Weddings, festivals, and family customs keep gold relevant. But high prices change behaviour. A buyer may still purchase, just less than planned.
Young professionals with home loans and school fees also think differently now. Gold remains emotionally powerful, but monthly budgets are very real.
Why the Gulf still matters
The Gulf tension is not a distant headline for India. It touches fuel prices, shipping costs, inflation, and the rupee.
The Strait of Hormuz is a narrow sea route, but its impact is wide. A large share of global oil and gas shipments has traditionally passed through it.
When trouble rises there, crude oil often climbs. Costlier oil hurts India because the country imports much of what it consumes.
That can weaken the rupee. A weaker rupee can make imported gold costlier for Indian buyers, even if global gold prices do not rise much.
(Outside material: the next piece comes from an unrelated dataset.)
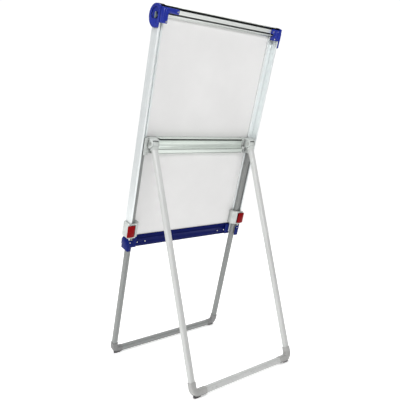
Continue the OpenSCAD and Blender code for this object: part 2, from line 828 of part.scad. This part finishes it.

So, the current dip in gold prices may not last if energy markets stay nervous. If oil keeps rising and the rupee comes under pressure, domestic gold prices can turn again.
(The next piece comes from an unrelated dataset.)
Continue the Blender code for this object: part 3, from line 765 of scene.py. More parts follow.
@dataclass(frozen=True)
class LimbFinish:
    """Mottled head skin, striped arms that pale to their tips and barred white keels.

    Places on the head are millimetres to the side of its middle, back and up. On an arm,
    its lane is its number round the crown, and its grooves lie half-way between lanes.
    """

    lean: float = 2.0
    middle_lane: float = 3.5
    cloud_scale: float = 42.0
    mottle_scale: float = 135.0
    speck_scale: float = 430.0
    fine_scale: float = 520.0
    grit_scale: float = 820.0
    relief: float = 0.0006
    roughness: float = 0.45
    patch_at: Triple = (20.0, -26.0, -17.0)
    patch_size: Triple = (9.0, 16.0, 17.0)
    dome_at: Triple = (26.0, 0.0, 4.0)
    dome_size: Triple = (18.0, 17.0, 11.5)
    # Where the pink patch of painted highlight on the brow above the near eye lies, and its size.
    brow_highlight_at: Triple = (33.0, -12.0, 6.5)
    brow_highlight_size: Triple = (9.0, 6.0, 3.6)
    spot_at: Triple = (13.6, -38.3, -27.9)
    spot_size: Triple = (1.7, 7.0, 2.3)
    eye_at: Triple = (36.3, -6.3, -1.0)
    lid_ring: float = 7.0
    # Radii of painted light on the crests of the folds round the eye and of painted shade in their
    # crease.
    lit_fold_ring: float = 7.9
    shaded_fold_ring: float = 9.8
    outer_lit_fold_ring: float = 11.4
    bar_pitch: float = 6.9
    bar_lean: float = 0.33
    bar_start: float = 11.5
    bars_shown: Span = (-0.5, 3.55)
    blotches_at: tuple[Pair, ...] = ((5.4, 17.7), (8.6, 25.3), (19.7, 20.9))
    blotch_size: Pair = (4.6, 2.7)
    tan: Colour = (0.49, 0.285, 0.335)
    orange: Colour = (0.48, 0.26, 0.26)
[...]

This is the part many retail buyers miss. The gold rate at the shop is not just about gold. It is also about oil, currency, taxes, and global fear.
A small dip, not a bargain
For investors, Tuesday’s move is a reminder to avoid chasing every price tick.
Gold can protect wealth over long periods, but it can also punish impatient buyers in the short run. Buying only because the price fell for one day rarely works.
For jewellery buyers, the calculation is different. If the purchase is for a wedding or a fixed event, timing matters less than budget discipline.
A ₹490 fall on 10 grams helps, but it does not rewrite the market. Gold is still expensive. Silver is still elevated. The real choice is whether the purchase is necessary now.
Households should also compare making charges, buy hallmarked jewellery, and keep invoices safely. A lower gold rate means little if the buyer pays too much elsewhere.
For India, the larger signal is clear. Precious metals are now tied tightly to global politics, oil routes, and currency moves. The family gold purchase has become a small window into a much bigger world.
The next few days will show whether this fall was a pause or the start of a wider correction. For ordinary buyers, the sensible move is simple: watch the rate, know the full bill, and do not let one day’s dip do the thinking for you.